WHAT THE EXERCISE ASKS
Quote, please, the line with "caster_washers();", the line with "bpy.data.objects.remove(obj)", and every line between them, exactly and with nothing else.

DATA SECTION
____________

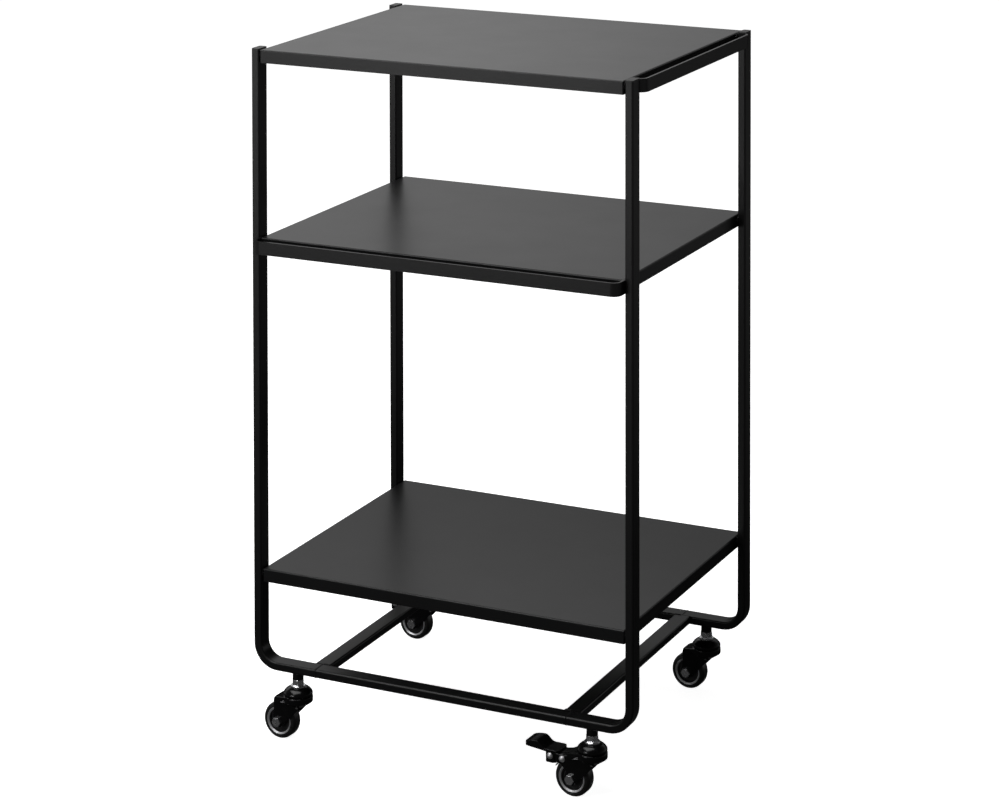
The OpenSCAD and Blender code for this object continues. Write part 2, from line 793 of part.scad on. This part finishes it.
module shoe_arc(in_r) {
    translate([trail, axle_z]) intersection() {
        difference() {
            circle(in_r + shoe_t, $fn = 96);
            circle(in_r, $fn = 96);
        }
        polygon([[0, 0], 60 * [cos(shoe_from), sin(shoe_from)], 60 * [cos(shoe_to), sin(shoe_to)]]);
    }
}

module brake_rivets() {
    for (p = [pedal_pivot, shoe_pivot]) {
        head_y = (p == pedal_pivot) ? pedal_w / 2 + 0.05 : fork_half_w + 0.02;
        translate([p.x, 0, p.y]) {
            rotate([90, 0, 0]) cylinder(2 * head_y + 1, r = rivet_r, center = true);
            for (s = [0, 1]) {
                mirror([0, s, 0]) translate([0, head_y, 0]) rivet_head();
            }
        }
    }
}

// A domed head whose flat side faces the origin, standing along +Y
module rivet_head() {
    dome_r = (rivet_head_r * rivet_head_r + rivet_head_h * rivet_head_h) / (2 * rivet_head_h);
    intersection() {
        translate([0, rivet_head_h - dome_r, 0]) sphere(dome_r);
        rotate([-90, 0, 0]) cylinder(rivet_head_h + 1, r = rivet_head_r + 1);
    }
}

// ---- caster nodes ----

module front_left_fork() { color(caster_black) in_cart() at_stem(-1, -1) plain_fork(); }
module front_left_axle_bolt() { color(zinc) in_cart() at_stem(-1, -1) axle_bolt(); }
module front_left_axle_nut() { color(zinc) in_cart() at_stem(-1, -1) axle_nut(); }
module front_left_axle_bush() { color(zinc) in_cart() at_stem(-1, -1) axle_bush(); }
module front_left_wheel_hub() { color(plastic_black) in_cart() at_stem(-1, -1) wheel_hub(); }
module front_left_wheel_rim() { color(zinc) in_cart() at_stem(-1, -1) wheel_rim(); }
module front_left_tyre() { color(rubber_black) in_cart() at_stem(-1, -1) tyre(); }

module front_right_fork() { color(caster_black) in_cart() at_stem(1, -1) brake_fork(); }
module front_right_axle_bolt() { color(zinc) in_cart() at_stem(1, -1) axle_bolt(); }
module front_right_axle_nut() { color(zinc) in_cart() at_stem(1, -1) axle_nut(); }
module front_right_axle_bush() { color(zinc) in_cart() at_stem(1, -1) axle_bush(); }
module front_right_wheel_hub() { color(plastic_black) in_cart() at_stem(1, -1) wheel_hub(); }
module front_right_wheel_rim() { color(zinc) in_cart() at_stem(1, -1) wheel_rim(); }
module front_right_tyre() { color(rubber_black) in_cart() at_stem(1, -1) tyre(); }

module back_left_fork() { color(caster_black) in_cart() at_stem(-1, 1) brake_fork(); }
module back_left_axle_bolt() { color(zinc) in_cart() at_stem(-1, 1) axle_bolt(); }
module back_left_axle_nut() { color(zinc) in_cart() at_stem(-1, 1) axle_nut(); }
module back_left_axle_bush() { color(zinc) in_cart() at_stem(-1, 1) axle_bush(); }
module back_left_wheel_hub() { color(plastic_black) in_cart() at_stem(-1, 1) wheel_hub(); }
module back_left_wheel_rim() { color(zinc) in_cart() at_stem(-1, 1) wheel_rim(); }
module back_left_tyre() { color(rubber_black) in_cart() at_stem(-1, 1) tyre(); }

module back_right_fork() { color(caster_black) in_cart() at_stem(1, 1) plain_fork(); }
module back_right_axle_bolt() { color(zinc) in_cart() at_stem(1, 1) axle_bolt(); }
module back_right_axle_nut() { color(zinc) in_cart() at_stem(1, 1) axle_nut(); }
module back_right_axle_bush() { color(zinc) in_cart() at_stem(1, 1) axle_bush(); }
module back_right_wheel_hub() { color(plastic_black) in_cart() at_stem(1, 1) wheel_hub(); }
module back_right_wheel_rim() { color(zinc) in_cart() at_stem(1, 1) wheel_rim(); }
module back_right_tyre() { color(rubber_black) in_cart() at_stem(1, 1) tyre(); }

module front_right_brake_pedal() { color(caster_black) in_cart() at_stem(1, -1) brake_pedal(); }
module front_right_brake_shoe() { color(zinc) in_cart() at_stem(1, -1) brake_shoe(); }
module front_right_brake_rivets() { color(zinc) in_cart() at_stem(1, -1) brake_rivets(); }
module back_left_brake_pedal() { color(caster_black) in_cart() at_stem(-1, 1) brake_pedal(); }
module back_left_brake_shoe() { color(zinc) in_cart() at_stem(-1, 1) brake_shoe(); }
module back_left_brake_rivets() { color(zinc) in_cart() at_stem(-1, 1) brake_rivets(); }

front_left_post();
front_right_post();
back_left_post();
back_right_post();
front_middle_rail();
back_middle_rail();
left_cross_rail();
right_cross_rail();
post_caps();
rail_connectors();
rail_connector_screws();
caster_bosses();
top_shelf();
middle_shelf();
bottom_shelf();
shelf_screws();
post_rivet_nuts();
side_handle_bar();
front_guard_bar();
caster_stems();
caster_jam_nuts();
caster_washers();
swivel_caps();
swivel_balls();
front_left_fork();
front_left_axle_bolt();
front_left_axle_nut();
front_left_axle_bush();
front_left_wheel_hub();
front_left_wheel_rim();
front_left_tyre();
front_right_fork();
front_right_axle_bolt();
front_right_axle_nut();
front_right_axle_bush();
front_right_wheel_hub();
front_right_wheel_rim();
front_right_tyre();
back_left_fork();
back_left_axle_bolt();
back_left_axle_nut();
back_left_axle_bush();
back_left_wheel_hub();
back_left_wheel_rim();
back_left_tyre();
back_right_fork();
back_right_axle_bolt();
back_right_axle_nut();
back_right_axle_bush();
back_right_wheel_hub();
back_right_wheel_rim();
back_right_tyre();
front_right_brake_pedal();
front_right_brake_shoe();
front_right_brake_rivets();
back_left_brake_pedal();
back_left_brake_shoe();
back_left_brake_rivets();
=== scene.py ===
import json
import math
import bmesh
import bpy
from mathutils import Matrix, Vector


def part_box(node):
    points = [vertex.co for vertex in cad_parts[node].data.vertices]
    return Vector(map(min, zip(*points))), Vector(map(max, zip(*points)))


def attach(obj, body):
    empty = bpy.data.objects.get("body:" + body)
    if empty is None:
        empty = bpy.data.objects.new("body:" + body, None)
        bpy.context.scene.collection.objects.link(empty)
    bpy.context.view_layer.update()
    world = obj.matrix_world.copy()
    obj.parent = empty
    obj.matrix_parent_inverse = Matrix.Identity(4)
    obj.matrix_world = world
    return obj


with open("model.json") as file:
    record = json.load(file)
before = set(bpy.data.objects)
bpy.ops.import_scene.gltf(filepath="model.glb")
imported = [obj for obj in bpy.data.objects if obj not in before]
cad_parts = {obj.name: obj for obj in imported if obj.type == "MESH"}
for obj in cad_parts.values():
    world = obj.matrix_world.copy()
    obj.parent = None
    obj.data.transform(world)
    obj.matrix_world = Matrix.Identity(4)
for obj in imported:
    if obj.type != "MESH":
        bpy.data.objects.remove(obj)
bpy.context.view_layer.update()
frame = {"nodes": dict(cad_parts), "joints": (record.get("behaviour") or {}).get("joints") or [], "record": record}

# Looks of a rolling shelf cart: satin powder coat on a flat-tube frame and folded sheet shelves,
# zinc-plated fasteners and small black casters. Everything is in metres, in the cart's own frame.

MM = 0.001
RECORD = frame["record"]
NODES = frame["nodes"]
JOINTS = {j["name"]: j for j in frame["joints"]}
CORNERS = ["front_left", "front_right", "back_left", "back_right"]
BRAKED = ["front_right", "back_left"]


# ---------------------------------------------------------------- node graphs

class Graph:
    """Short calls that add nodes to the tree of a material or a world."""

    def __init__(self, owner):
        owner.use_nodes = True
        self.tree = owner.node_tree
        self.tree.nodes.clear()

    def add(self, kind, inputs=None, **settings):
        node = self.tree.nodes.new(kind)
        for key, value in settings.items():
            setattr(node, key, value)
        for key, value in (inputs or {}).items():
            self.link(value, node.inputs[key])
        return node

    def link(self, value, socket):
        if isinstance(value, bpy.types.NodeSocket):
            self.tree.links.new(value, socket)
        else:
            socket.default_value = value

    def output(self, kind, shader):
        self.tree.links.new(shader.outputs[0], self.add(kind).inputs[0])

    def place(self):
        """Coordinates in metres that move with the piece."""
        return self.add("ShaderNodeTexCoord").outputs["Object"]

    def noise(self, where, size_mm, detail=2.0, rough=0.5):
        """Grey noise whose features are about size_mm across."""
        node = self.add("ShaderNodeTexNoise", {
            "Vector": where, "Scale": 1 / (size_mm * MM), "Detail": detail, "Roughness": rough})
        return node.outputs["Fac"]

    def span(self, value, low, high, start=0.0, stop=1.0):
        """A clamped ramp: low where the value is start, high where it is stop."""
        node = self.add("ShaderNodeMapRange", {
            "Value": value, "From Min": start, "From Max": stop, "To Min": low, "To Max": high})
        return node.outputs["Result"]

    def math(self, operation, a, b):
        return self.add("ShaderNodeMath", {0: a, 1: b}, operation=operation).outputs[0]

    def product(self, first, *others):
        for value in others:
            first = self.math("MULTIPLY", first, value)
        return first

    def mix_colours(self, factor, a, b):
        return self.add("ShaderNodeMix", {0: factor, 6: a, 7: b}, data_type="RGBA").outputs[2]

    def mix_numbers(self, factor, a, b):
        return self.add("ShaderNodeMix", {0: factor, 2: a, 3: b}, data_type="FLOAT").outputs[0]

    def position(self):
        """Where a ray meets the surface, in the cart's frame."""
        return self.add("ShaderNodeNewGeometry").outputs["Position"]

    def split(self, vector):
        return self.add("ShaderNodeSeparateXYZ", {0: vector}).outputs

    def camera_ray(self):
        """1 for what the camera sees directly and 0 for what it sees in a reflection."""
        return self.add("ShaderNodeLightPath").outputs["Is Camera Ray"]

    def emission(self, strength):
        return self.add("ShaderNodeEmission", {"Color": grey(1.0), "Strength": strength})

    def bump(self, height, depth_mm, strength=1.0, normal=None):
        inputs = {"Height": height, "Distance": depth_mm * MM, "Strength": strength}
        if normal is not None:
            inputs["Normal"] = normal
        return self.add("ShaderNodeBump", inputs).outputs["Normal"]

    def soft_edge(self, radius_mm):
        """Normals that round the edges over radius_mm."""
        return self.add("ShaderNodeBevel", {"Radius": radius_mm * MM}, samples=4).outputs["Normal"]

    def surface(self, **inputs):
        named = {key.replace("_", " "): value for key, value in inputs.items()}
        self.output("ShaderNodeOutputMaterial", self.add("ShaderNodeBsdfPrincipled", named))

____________

EXERCISE RESPONSE
caster_washers();
swivel_caps();
swivel_balls();
front_left_fork();
front_left_axle_bolt();
front_left_axle_nut();
front_left_axle_bush();
front_left_wheel_hub();
front_left_wheel_rim();
front_left_tyre();
front_right_fork();
front_right_axle_bolt();
front_right_axle_nut();
front_right_axle_bush();
front_right_wheel_hub();
front_right_wheel_rim();
front_right_tyre();
back_left_fork();
back_left_axle_bolt();
back_left_axle_nut();
back_left_axle_bush();
back_left_wheel_hub();
back_left_wheel_rim();
back_left_tyre();
back_right_fork();
back_right_axle_bolt();
back_right_axle_nut();
back_right_axle_bush();
back_right_wheel_hub();
back_right_wheel_rim();
back_right_tyre();
front_right_brake_pedal();
front_right_brake_shoe();
front_right_brake_rivets();
back_left_brake_pedal();
back_left_brake_shoe();
back_left_brake_rivets();
=== scene.py ===
import json
import math
import bmesh
import bpy
from mathutils import Matrix, Vector


def part_box(node):
    points = [vertex.co for vertex in cad_parts[node].data.vertices]
    return Vector(map(min, zip(*points))), Vector(map(max, zip(*points)))


def attach(obj, body):
    empty = bpy.data.objects.get("body:" + body)
    if empty is None:
        empty = bpy.data.objects.new("body:" + body, None)
        bpy.context.scene.collection.objects.link(empty)
    bpy.context.view_layer.update()
    world = obj.matrix_world.copy()
    obj.parent = empty
    obj.matrix_parent_inverse = Matrix.Identity(4)
    obj.matrix_world = world
    return obj


with open("model.json") as file:
    record = json.load(file)
before = set(bpy.data.objects)
bpy.ops.import_scene.gltf(filepath="model.glb")
imported = [obj for obj in bpy.data.objects if obj not in before]
cad_parts = {obj.name: obj for obj in imported if obj.type == "MESH"}
for obj in cad_parts.values():
    world = obj.matrix_world.copy()
    obj.parent = None
    obj.data.transform(world)
    obj.matrix_world = Matrix.Identity(4)
for obj in imported:
    if obj.type != "MESH":
        bpy.data.objects.remove(obj)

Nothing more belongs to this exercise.